Developing assertive and respectful responses
20 minutes
- Ask groups to develop an assertive and respectful response to the below scenarios:
- Your boss asks you to stay at a shift longer but you know they often do this without extra pay that you're entitled to...
- Your coach keeps you on the bench for most of the games even though you go to training more than other team members...
- You give your brother permission to use your camera on Saturday but it's Sunday and he hasn't returned it yet...
- You tell your friend a secret and they tell the rest of your friendship group...
- Ask groups how they decided how they would respond to the scenarios? What personal values did you have to assess or discuss to get to a conclusion?
- What are the main criteria that you've noticed that makes a response assertive and respectful?
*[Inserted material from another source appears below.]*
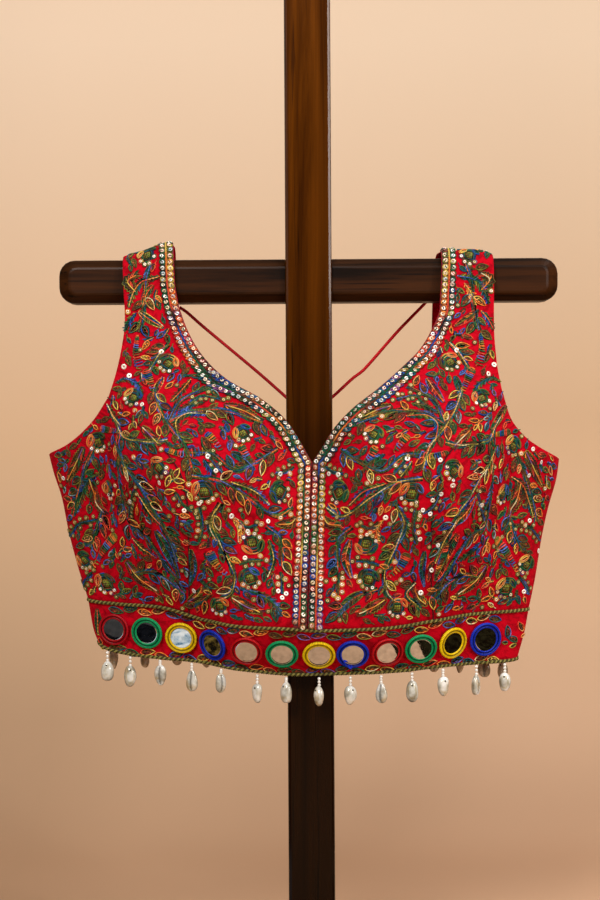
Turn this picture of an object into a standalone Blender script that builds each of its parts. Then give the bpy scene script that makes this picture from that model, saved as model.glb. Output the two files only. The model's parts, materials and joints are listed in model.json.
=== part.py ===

- How would you respond if your response was dismissed or ignored? What could you do and who could help?
3-2-1 Reflection
Spaghetti reflection
- In a circle, pass a ball of wool around by holding on to the wool before throwing the ball of wool to the next person so that it creates a web of wool (that looks like a bowl of spaghetti).
- Ask each student to name a respectful action/phrase that can be used when giving/receiving consent related scenarios i.e. "that's okay we don't have to" "is there something else you'd like to do?" " is there anything else you wanted me to know?" "thank you for telling me" etc.